Liputan6.com, Jakarta COVID-19 pada dasarnya adalah virus yang cepat menular. Belum usai masalah COVID-19 tersebut, dunia kembali khawatir dengan ditemukannya varian baru virus Corona COVID-19 baru di Inggris yang diklaim 70 persen lebih menular oleh National Health Service (NHS).
Menanggapi hal tersebut, Menteri Riset dan Teknologi (Menristek) Prof. Bambang Brojonegoro, Ph.D. menyampaikan, varian baru COVID-19 pertama kali dilaporkan Inggris pada September 2020 dan per 13 Desember sudah lebih dari 1.100 kasus yang terdeteksi di Inggris Raya.
Baca Juga
“Peningkatannya itu begitu cepat sehingga di Inggris bagian tenggara dari seluruh virus yang dilacak, 50 persennya adalah varian baru,” ujar Bambang dalam konferensi pers Badan Nasional Penanggulangan Bencana (BNPB) Kamis (24/12/2020).
Advertisement
Kemunculan varian baru COVID-19 bukan semata-mata karena kebetulan, tambah Bambang. Hal ini dikarenakan Inggris adalah salah satu negara yang memiliki monitoring, surveilans genomik, dan molekuler yang terbaik di dunia.

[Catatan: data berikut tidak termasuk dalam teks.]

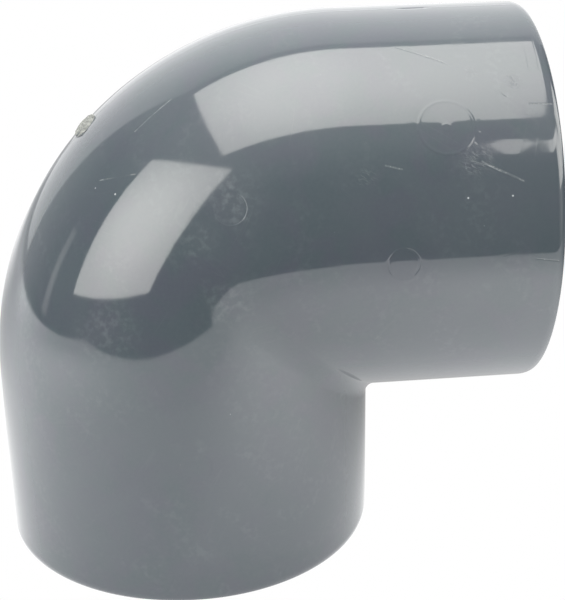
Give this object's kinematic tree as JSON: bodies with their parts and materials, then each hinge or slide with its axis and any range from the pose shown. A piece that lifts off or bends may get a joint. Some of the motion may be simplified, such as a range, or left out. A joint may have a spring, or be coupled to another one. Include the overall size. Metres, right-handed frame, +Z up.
{
  "type": "pipe elbow",
  "caption": "Right-angle moulded plastic pressure pipe elbow with plain round solvent-cement sockets and a full, rounded outer bend.",
  "frame": {"origin": "centre of the lower socket's mouth, which the elbow stands on", "axes": "+Z up the lower socket's axis, +X out along the side socket's axis, +Y across the bend"},
  "size_m": [0.1505, 0.107, 0.1505],
  "materials": {
    "body_plastic": "dark blue-grey rigid PVC, glossy as moulded, with light handling scratches"
  },
  "bodies": {
    "root": {"bend": "body_plastic", "lower_socket": "body_plastic", "side_socket": "body_plastic"}
  },
  "joints": []
}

“Karena itu mereka bisa mendeteksi bahwa ada mutasi yang ternyata bisa menyebabkan penularan yang lebih cepat.”
Inggris sudah melihat bahwa varian baru ini memang dapat menular lebih cepat namun belum ada bukti bahwa varian ini dapat menambah tingkat keparahan dan tingkat kematian.

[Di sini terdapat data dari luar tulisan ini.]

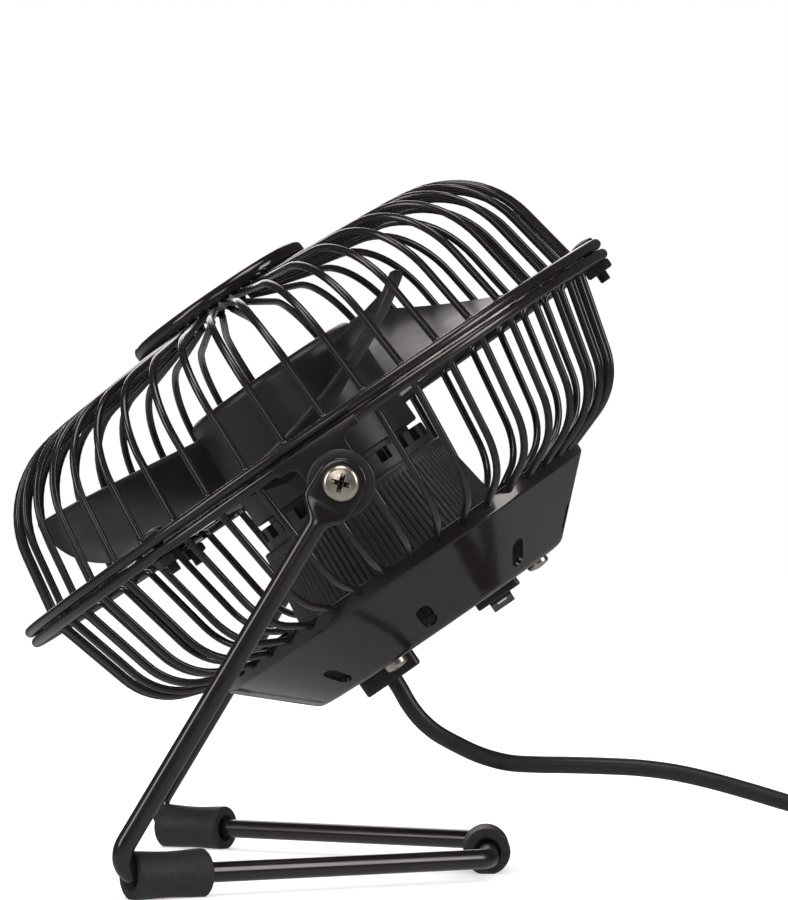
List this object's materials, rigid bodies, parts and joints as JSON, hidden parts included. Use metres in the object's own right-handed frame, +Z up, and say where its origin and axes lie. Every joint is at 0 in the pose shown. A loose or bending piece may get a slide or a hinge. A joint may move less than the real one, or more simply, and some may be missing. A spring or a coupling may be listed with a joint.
{
  "type": "desk fan",
  "caption": "Small desk fan with a round wire cage that tilts in a bent-rod stand, three blades, a rear cup with a rocker switch, and a lead ending in a flat plug.",
  "frame": {"origin": "on the surface the stand rests on, under the middle of the fan and stand without the cord", "axes": "+Z up, the fan faces -Y and upwards, +X along the tilt axis to the fan's left-hand pivot as one faces it from behind"},
  "size_m": [0.157, 0.2159, 0.1415],
  "materials": {
    "black_paint": "gloss black enamel",
    "cup_paint": "gloss black enamel",
    "dark_steel": "blackened steel",
    "nickel": "nickel plated",
    "steel": "plain",
    "rubber": "matte",
    "hub_plastic": "satin",
    "cover_plastic": "matte, ribbed",
    "switch_plastic": "satin",
    "spacer_plastic": "satin",
    "cord_jacket": "satin",
    "white_plastic": "satin",
    "copper": "enamelled wire",
    "brass": "plain",
    "magnet": "sintered",
    "lead_jacket": "satin"
  },
  "bodies": {
    "stand": {"stand_rod": "black_paint", "right_front_foot": "rubber", "left_front_foot": "rubber", "rear_foot": "rubber", "cord_run": "cord_jacket", "cord_coil": "cord_jacket", "cord_tie": "rubber", "cord_tail": "cord_jacket", "plug_grip": "cord_jacket", "plug_shell": "nickel", "plug_tongue": "white_plastic"},
    "head": {"front_ring": "black_paint", "front_wires": "black_paint", "front_disc": "black_paint", "front_badge": "black_paint", "rear_ring": "black_paint", "rear_wires": "black_paint", "rear_cup": "cup_paint", "front_clamp_tabs": "black_paint", "rear_clamp_tabs": "black_paint", "clamp_bolts": "dark_steel", "clamp_nuts": "dark_steel", "right_ear": "black_paint", "left_ear": "black_paint", "pivot_spacers": "spacer_plastic", "pivot_screws": "nickel", "pivot_nuts": "steel", "motor_can": "steel", "motor_end_cap": "white_plastic", "motor_magnets": "magnet", "front_bush": "brass", "rear_bush": "brass", "brushes": "brass", "motor_screws": "steel", "motor_cover": "cover_plastic", "cover_screws": "nickel", "switch_body": "switch_plastic", "switch_terminals": "brass", "cable_block": "switch_plastic", "cord_grip": "cord_jacket", "leads": "lead_jacket", "cord_drop": "cord_jacket"},
    "impeller": {"impeller": "hub_plastic", "motor_shaft": "steel", "armature_core": "steel", "armature_windings": "copper", "commutator": "copper"},
    "rocker": {"switch_rocker": "switch_plastic"}
  },
  "joints": [
    {"name": "tilt", "type": "hinge", "parent": "stand", "child": "head", "pos_m": [0, 0.00635, 0.0792], "axis": [1, 0, 0], "range_deg": [-35, 71]},
    {"name": "impeller_spin", "type": "hinge", "parent": "head", "child": "impeller", "pos_m": [0, 0.00057, 0.08761], "axis": [0, -0.5664, 0.8241], "continuous": true},
    {"name": "rocker_tilt", "type": "hinge", "parent": "head", "child": "rocker", "pos_m": [0, 0.037, 0.05755], "axis": [0, 0.8241, 0.5664], "range_deg": [0, 20]}
  ]
}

“Tapi tetap, intinya kita harus hati-hati.”
** #IngatPesanIbu
Pakai Masker, Cuci Tangan Pakai Sabun, Jaga Jarak dan Hindari Kerumunan.

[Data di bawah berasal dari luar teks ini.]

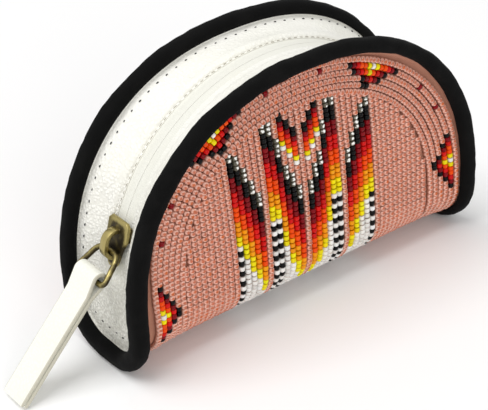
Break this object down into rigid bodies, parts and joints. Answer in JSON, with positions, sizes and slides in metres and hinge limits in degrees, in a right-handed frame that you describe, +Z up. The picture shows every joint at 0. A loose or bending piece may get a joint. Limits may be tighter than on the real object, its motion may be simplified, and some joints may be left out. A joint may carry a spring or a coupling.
{
  "type": "beaded coin purse",
  "caption": "Coin purse folded from an oval beaded panel, with a soft black binding, a white leather gusset and a curved zip with a ring and a leather pull tab.",
  "frame": {"origin": "on the floor, at the bottom centre of the bounding box of the purse and its hanging pull tab", "axes": "+X along the purse away from the zip slider's resting end, +Z up, -Y out of the front face"},
  "size_m": [0.1552, 0.0388, 0.0807],
  "materials": {
    "salmon_backing": "plain woven cloth",
    "tan_lining": "plain woven cloth",
    "salmon_beads": "glossy opaque glass beads",
    "black_suede": "soft napped suede",
    "white_leather": "fine pebbled grain, satin",
    "white_tape": "woven tape",
    "white_nylon": "satin nylon coil",
    "old_brass": "dark worn plating with bright edges"
  },
  "bodies": {
    "purse": {"backing_panel": "salmon_backing", "pocket_lining": "tan_lining", "beadwork_border": "salmon_beads", "beadwork_field": "salmon_beads", "edge_binding": "black_suede", "gusset": "white_leather", "zip_tape_front": "white_tape", "zip_tape_rear": "white_tape", "zip_coil_front": "white_nylon", "zip_coil_rear": "white_nylon"},
    "slider": {"zip_slider": "old_brass"},
    "ring": {"pull_ring": "old_brass"},
    "tab": {"pull_tab": "white_leather"}
  },
  "joints": [
    {"name": "slider_travel", "type": "hinge", "parent": "purse", "child": "slider", "pos_m": [0.01452, 0, 0.019], "axis": [0, 1, 0], "range_deg": [0, 145.6]},
    {"name": "ring_swing", "type": "hinge", "parent": "slider", "child": "ring", "pos_m": [-0.04239, 0, 0.03468], "axis": [0, 1, 0], "range_deg": [-20, 120]},
    {"name": "tab_swing", "type": "hinge", "parent": "ring", "child": "tab", "pos_m": [-0.04945, 0, 0.0291], "axis": [0, 1, 0], "range_deg": [-12, 43]}
  ]
}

Selalu Jaga Kesehatan, Jangan Sampai Tertular dan Jaga Keluarga Kita.
Simak Video Berikut Ini:
Jangan Lengah
Dengan adanya varian baru virus Corona COVID-19, Bambang mengimbau masyarakat untuk tidak boleh sedikit pun lengah dari penerapan protokol kesehatan.
Mengingat, sebelum adanya varian baru, COVID-19 yang selama ini dikenal pun pada dasarnya memiliki kemampuan cepat menular dan beradaptasi.
“SARS-Cov 2 adalah virus RNA yang tergolong paling besar dalam keluarga virus Corona. Yang perlu kita perhatikan, cara penularannya sangat mudah yaitu melalui droplet.”
COVID-19 juga memiliki daya tular yang lebih tinggi ketimbang SARS. Pada tahun 2000 SARS menyebabkan beberapa negara terpaksa menghentikan kegiatan ekonominya. Namun, COVID-19 ini jauh lebih parah dari itu.
“Satu lagi, virus ini mudah beradaptasi dengan host. Karena mudah beradaptasi maka terjadilah mutasi.”
Mutasi tersebut terjadi mulanya dari orang ke orang, berkembang menjadi dari satu etnis ke etnis lain, dan akhirnya dari satu wilayah ke wilayah lain.
“Jadi kalau dilihat, begitu mudahnya penyebaran ini,” pungkas Bambang.